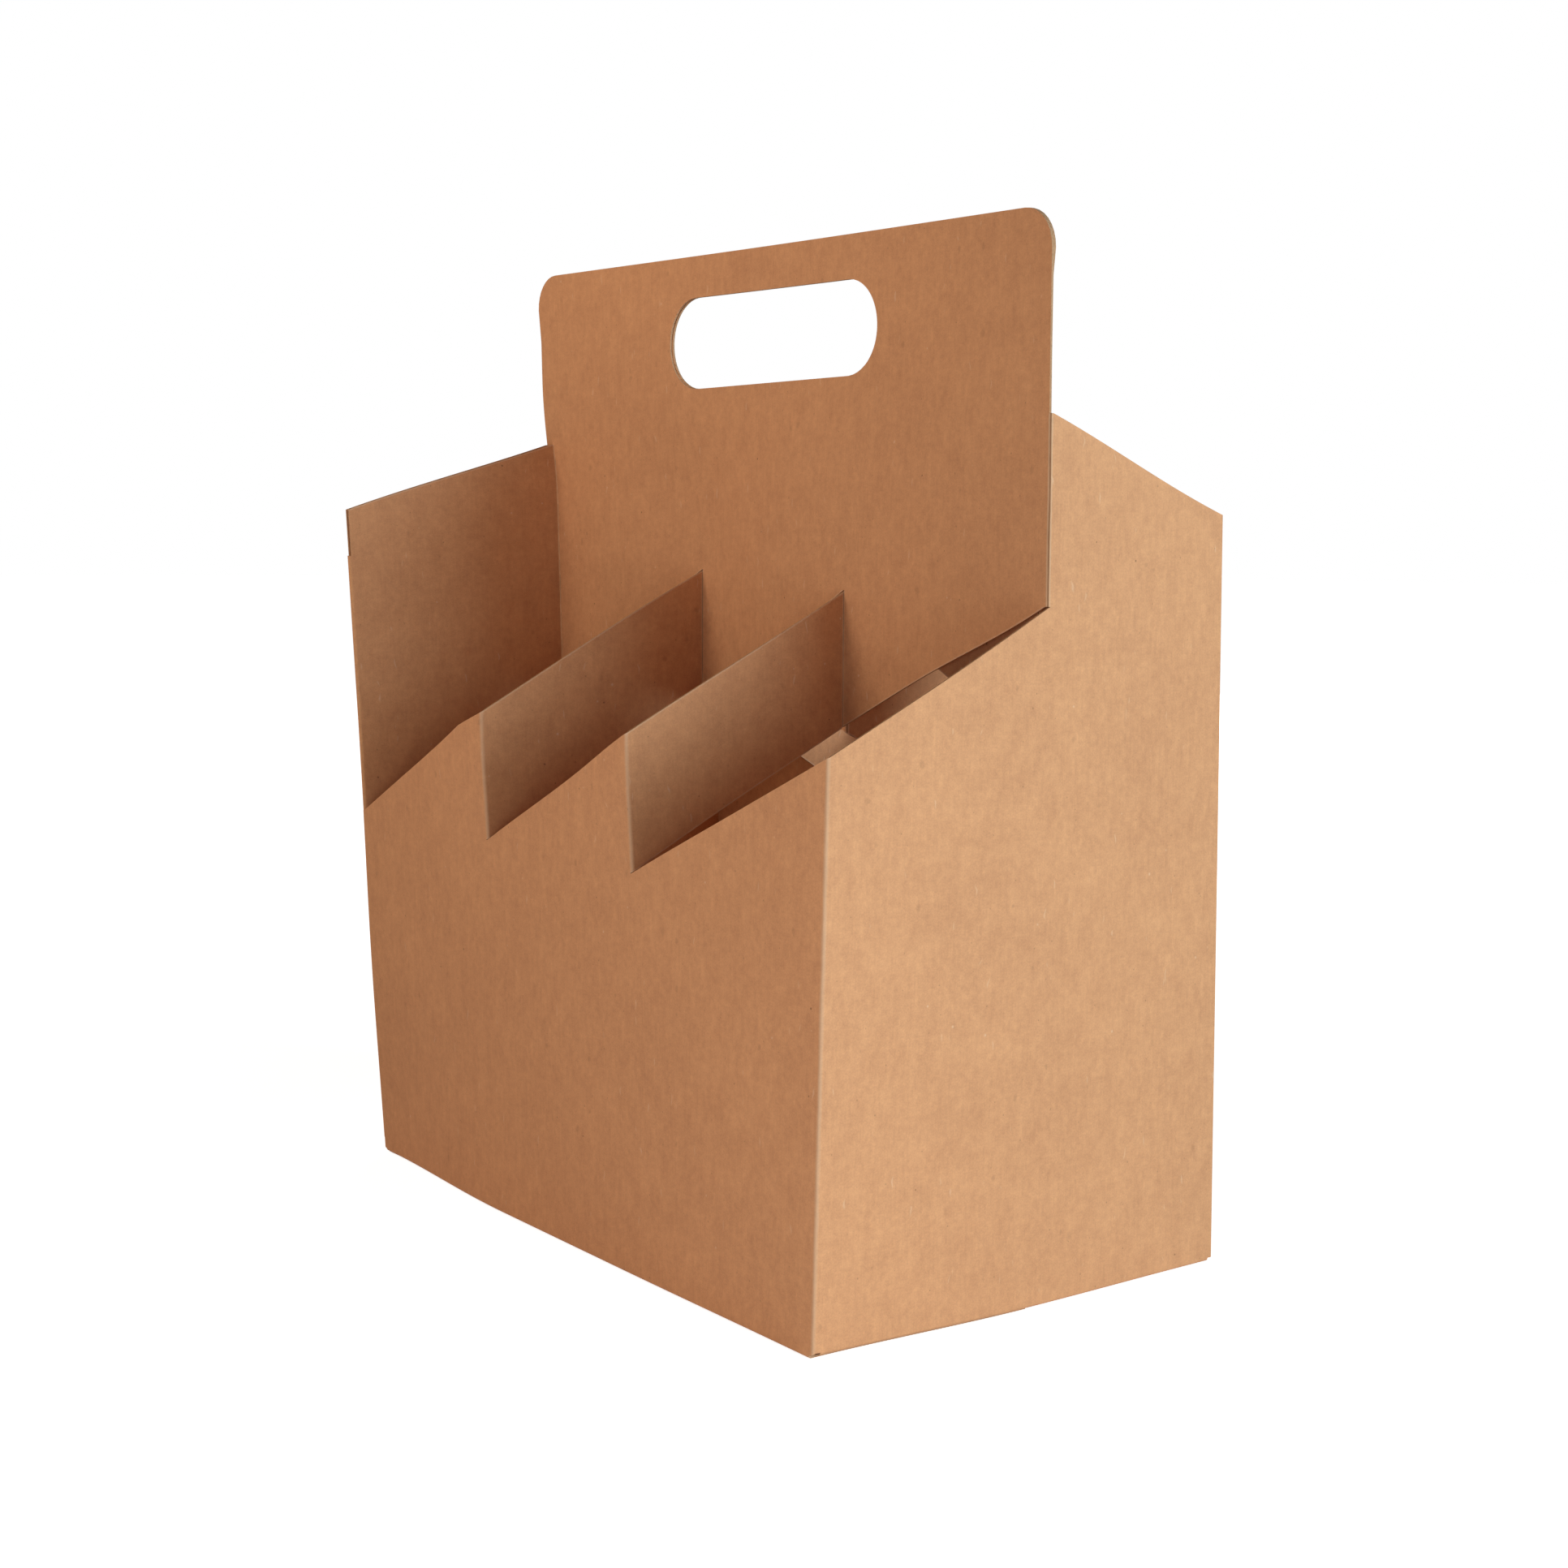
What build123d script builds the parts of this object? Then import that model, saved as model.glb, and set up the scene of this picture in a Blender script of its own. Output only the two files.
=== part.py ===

• • •

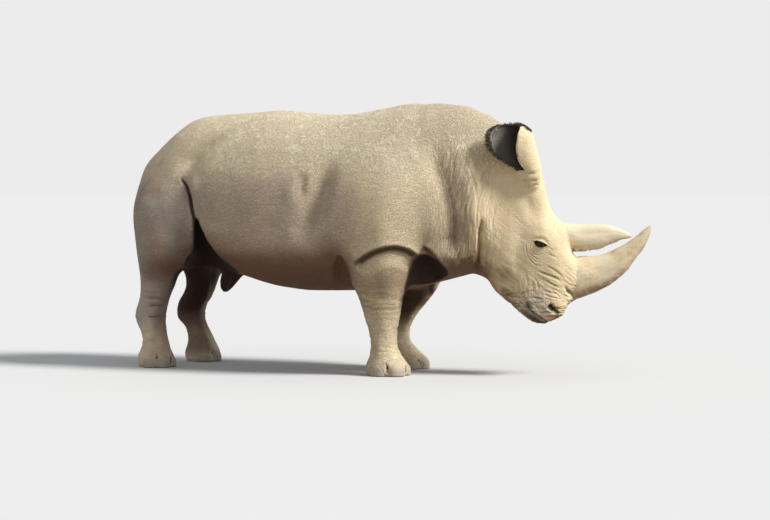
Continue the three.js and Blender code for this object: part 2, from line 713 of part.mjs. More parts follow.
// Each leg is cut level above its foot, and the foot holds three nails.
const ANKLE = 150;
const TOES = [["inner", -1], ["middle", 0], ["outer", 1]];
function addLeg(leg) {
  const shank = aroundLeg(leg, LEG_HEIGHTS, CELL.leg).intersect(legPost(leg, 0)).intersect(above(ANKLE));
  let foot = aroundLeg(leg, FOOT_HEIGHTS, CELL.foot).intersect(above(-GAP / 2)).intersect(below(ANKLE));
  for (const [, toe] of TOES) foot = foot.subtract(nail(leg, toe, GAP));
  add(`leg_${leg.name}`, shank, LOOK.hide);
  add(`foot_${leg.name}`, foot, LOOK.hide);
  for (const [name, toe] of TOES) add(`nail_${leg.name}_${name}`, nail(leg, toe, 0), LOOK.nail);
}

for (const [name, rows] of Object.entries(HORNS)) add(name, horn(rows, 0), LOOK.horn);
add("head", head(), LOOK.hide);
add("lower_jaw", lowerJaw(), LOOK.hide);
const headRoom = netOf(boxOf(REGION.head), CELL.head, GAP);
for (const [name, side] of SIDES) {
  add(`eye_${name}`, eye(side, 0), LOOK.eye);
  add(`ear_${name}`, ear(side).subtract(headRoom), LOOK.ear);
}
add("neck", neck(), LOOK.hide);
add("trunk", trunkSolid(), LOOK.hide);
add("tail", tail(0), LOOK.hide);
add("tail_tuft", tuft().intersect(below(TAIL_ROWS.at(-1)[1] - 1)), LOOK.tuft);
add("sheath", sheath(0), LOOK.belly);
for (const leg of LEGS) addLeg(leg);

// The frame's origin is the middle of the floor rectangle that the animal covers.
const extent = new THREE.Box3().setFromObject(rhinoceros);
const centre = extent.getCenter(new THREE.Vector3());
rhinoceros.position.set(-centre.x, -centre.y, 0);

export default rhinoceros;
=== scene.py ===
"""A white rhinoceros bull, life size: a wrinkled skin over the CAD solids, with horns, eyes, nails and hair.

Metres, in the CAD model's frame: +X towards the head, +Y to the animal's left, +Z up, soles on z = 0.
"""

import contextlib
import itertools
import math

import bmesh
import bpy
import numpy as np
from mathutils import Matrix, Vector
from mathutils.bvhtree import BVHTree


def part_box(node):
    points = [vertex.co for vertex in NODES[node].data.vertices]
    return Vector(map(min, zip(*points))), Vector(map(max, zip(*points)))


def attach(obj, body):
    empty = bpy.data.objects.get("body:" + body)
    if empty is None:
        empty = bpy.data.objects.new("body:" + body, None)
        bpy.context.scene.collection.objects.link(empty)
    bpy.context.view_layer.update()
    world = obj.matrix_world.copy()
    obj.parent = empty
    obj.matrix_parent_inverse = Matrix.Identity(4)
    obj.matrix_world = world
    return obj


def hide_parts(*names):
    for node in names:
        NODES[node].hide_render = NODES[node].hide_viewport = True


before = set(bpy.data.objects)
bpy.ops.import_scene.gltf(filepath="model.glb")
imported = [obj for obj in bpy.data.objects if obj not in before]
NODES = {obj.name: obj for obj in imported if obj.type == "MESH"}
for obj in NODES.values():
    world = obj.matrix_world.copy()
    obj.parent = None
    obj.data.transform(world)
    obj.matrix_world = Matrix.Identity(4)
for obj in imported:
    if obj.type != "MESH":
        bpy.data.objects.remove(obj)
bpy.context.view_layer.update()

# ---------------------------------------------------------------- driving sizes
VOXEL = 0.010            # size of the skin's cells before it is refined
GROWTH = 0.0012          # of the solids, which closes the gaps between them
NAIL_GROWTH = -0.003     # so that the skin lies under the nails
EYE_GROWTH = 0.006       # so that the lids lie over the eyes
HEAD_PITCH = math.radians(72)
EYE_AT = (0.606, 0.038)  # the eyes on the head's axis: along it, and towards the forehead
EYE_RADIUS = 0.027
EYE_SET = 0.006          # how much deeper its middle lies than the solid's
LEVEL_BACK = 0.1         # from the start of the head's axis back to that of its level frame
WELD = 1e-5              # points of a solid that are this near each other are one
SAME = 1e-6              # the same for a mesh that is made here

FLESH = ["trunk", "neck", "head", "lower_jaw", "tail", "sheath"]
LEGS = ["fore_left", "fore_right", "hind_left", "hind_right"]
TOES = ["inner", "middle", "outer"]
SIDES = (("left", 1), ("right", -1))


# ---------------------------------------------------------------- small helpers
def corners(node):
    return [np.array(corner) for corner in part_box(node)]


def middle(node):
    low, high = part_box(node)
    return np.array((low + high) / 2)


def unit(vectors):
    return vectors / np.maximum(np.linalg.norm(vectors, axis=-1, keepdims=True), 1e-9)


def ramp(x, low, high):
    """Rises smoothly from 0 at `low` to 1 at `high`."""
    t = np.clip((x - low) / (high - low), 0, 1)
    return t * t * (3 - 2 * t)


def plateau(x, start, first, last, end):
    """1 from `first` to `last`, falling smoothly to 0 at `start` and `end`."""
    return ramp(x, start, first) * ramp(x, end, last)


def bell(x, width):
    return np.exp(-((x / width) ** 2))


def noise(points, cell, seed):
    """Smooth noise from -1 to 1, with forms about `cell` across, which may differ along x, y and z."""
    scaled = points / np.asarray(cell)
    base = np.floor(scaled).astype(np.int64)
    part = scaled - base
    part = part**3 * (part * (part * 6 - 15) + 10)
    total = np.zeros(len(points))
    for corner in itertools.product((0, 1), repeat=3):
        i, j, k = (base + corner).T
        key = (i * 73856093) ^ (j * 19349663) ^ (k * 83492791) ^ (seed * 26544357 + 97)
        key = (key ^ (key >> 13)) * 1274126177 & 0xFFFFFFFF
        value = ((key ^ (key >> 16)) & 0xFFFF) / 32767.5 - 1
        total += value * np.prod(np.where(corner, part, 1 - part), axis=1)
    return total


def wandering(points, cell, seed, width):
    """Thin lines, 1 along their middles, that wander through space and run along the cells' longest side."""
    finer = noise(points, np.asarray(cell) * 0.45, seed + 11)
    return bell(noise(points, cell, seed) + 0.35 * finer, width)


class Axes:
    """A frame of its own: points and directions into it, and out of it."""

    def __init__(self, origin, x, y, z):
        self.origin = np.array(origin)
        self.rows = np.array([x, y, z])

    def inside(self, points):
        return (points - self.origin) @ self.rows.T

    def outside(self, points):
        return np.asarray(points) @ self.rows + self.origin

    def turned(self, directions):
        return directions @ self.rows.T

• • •

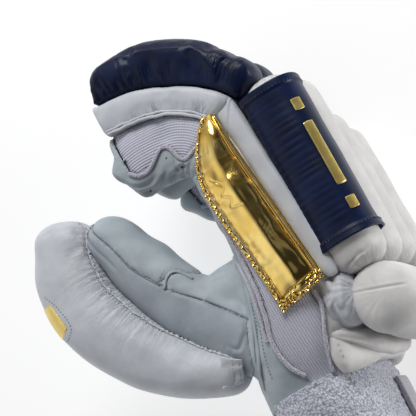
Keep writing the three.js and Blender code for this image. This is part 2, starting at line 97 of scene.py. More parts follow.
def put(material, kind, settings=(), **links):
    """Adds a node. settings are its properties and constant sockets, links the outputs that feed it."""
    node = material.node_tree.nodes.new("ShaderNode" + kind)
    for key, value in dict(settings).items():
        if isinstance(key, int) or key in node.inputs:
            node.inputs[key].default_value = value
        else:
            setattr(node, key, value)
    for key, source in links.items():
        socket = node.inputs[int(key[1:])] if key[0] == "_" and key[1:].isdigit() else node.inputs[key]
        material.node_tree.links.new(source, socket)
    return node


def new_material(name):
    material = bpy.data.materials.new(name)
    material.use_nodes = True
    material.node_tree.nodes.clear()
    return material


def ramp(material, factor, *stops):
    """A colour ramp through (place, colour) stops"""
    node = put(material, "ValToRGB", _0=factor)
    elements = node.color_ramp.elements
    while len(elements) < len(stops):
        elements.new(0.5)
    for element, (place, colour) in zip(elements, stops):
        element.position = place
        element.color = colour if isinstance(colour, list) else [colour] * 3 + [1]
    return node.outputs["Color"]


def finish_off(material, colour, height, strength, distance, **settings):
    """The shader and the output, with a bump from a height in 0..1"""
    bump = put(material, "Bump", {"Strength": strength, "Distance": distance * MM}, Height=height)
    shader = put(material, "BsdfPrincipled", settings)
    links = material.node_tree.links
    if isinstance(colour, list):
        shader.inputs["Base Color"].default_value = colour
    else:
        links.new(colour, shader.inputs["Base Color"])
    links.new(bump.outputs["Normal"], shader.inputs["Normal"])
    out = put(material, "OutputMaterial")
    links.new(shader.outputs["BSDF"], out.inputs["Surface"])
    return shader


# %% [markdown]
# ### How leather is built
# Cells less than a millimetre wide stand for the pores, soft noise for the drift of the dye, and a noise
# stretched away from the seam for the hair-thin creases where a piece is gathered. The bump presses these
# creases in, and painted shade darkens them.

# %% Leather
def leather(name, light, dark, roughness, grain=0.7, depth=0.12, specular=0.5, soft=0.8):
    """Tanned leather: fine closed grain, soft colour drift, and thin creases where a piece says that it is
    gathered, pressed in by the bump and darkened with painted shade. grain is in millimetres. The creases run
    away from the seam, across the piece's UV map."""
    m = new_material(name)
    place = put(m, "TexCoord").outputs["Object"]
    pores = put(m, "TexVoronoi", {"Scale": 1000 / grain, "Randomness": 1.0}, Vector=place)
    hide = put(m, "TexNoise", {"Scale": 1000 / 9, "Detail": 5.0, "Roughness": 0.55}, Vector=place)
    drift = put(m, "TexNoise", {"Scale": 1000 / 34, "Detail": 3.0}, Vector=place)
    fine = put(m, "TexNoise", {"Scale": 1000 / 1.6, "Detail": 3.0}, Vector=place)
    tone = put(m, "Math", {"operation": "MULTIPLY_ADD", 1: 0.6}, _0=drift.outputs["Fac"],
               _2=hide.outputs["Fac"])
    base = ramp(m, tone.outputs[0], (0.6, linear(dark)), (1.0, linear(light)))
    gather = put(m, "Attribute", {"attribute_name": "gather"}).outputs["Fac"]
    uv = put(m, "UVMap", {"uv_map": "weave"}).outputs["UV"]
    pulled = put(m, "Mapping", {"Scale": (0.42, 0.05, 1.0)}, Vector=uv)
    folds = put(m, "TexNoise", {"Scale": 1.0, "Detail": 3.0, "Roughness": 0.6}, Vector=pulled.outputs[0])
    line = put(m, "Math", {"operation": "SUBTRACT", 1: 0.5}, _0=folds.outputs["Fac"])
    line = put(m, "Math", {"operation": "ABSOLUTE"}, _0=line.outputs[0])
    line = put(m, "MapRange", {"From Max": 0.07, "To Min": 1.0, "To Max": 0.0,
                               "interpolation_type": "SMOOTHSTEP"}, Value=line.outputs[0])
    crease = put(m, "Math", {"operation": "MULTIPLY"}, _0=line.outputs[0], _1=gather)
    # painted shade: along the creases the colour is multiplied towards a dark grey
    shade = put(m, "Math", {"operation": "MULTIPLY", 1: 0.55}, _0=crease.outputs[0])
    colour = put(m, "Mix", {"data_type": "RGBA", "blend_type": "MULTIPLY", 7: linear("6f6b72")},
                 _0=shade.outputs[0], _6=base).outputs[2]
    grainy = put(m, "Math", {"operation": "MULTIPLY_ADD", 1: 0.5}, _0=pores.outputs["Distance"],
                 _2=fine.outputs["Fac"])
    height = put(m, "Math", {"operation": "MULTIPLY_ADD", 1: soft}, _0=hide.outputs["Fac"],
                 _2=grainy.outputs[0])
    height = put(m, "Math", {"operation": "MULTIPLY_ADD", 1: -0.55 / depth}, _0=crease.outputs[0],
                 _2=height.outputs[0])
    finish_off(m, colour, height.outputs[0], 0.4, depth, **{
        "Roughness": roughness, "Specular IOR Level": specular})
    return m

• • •

Set task >> Using the data above, repeat exactly the lines that begin at the line with "NODES[node].hide_render = NODES[node].hide_viewport" and end at the line with "obj.parent = None", both ends included.

Expected output >>
        NODES[node].hide_render = NODES[node].hide_viewport = True


before = set(bpy.data.objects)
bpy.ops.import_scene.gltf(filepath="model.glb")
imported = [obj for obj in bpy.data.objects if obj not in before]
NODES = {obj.name: obj for obj in imported if obj.type == "MESH"}
for obj in NODES.values():
    world = obj.matrix_world.copy()
    obj.parent = None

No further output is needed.